- [DATA]
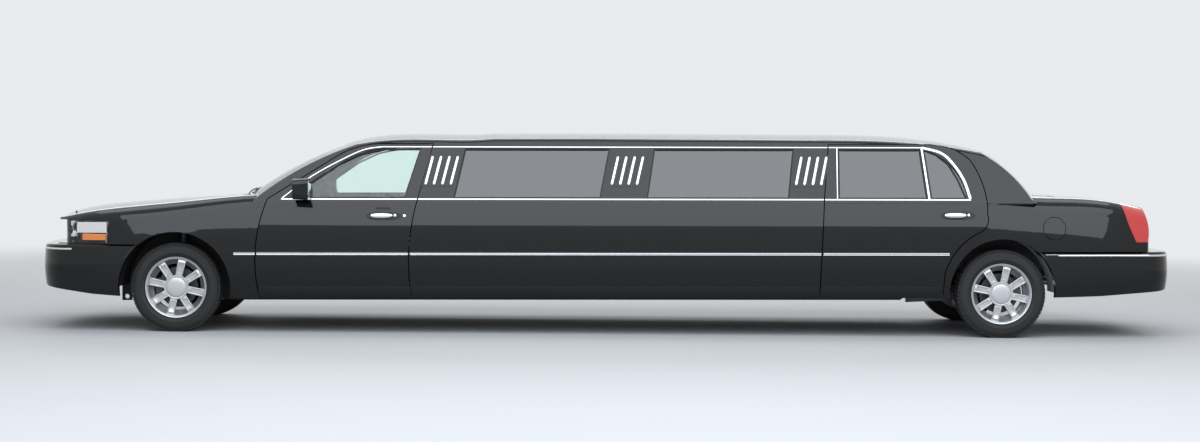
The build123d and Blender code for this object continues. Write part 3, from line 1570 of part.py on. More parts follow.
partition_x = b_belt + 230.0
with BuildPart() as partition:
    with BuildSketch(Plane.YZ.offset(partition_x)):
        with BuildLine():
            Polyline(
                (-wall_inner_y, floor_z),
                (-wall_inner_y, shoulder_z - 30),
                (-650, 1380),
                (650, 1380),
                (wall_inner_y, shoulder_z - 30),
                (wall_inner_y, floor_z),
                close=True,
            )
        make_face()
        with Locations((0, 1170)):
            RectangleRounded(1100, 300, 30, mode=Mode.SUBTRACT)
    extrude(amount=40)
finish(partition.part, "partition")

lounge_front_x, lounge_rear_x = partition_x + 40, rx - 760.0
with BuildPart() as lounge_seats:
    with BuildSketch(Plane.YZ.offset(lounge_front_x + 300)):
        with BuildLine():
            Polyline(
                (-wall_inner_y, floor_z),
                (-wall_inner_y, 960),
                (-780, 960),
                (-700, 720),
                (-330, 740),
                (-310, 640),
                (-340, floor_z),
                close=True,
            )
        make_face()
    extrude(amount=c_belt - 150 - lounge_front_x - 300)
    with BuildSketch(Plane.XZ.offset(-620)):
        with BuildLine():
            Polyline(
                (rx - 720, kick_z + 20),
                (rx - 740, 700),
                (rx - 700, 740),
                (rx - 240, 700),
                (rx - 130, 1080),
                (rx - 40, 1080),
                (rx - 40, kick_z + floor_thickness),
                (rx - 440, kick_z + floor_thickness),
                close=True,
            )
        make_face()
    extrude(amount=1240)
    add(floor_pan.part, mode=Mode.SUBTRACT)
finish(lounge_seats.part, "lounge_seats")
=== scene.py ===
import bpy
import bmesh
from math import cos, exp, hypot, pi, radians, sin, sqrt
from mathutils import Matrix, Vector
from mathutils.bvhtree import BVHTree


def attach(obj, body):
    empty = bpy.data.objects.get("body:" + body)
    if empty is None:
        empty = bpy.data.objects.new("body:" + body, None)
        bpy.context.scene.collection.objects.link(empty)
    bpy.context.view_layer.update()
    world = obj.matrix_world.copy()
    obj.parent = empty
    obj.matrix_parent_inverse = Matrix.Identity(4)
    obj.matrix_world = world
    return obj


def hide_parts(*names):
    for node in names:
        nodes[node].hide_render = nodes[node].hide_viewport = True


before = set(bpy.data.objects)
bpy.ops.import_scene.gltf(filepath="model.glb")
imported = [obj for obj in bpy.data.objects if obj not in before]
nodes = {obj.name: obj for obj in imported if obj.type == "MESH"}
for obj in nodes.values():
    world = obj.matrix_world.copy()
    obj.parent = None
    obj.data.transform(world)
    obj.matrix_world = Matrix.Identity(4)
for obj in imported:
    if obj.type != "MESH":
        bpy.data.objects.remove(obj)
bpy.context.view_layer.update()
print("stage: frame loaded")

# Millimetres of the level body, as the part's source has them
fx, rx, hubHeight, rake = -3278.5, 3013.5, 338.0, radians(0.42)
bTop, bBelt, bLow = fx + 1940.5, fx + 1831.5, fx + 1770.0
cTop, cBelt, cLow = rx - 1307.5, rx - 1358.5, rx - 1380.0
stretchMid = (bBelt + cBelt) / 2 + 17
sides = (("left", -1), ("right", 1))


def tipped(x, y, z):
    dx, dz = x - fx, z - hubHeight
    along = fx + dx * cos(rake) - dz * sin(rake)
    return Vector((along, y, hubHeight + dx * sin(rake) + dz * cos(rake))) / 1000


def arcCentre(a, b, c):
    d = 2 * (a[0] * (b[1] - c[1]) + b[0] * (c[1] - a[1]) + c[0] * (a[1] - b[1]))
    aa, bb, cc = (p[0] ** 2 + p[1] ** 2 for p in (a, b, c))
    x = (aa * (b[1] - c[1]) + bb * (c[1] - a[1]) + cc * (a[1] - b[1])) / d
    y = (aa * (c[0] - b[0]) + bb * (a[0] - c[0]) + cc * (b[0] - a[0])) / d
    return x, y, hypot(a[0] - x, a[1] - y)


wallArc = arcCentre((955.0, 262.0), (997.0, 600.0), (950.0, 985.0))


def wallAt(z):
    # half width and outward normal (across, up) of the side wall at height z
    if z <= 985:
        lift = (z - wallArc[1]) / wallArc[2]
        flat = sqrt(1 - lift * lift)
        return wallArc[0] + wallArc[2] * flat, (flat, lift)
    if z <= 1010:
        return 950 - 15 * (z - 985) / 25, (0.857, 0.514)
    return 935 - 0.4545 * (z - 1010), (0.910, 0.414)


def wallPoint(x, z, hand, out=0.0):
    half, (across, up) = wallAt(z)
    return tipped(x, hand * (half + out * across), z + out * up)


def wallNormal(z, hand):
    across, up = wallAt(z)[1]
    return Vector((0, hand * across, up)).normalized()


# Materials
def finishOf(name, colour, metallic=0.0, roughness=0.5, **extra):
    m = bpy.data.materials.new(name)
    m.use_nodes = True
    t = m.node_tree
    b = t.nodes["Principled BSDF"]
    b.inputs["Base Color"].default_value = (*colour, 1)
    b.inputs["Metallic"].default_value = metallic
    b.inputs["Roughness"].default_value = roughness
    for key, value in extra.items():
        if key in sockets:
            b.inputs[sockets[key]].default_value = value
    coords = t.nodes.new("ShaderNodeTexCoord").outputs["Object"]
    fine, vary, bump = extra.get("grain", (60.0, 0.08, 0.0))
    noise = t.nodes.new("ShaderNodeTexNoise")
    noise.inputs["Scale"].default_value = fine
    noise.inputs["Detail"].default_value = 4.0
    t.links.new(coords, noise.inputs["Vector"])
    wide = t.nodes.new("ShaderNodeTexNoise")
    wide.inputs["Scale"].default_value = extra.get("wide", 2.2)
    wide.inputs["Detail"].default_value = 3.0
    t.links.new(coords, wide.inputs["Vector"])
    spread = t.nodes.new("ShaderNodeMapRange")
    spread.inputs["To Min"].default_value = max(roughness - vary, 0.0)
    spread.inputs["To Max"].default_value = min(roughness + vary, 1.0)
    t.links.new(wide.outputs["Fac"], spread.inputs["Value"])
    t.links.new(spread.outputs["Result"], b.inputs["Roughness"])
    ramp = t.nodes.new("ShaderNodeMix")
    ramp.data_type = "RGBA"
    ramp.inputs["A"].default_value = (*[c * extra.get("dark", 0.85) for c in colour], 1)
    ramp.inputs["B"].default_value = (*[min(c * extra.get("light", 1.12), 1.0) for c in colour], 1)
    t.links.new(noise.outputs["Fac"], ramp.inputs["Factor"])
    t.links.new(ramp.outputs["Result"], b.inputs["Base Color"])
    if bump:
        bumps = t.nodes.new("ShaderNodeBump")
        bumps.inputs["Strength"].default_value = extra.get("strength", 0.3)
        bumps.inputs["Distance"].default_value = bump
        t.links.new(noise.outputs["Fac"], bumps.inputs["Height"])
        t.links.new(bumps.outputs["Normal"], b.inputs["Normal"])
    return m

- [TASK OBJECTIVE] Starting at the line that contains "lounge_front_x, lounge_rear_x = partition_x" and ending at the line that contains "obj.parent = None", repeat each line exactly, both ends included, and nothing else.

- [OUTPUT BELOW]
lounge_front_x, lounge_rear_x = partition_x + 40, rx - 760.0
with BuildPart() as lounge_seats:
    with BuildSketch(Plane.YZ.offset(lounge_front_x + 300)):
        with BuildLine():
            Polyline(
                (-wall_inner_y, floor_z),
                (-wall_inner_y, 960),
                (-780, 960),
                (-700, 720),
                (-330, 740),
                (-310, 640),
                (-340, floor_z),
                close=True,
            )
        make_face()
    extrude(amount=c_belt - 150 - lounge_front_x - 300)
    with BuildSketch(Plane.XZ.offset(-620)):
        with BuildLine():
            Polyline(
                (rx - 720, kick_z + 20),
                (rx - 740, 700),
                (rx - 700, 740),
                (rx - 240, 700),
                (rx - 130, 1080),
                (rx - 40, 1080),
                (rx - 40, kick_z + floor_thickness),
                (rx - 440, kick_z + floor_thickness),
                close=True,
            )
        make_face()
    extrude(amount=1240)
    add(floor_pan.part, mode=Mode.SUBTRACT)
finish(lounge_seats.part, "lounge_seats")
=== scene.py ===
import bpy
import bmesh
from math import cos, exp, hypot, pi, radians, sin, sqrt
from mathutils import Matrix, Vector
from mathutils.bvhtree import BVHTree


def attach(obj, body):
    empty = bpy.data.objects.get("body:" + body)
    if empty is None:
        empty = bpy.data.objects.new("body:" + body, None)
        bpy.context.scene.collection.objects.link(empty)
    bpy.context.view_layer.update()
    world = obj.matrix_world.copy()
    obj.parent = empty
    obj.matrix_parent_inverse = Matrix.Identity(4)
    obj.matrix_world = world
    return obj


def hide_parts(*names):
    for node in names:
        nodes[node].hide_render = nodes[node].hide_viewport = True


before = set(bpy.data.objects)
bpy.ops.import_scene.gltf(filepath="model.glb")
imported = [obj for obj in bpy.data.objects if obj not in before]
nodes = {obj.name: obj for obj in imported if obj.type == "MESH"}
for obj in nodes.values():
    world = obj.matrix_world.copy()
    obj.parent = None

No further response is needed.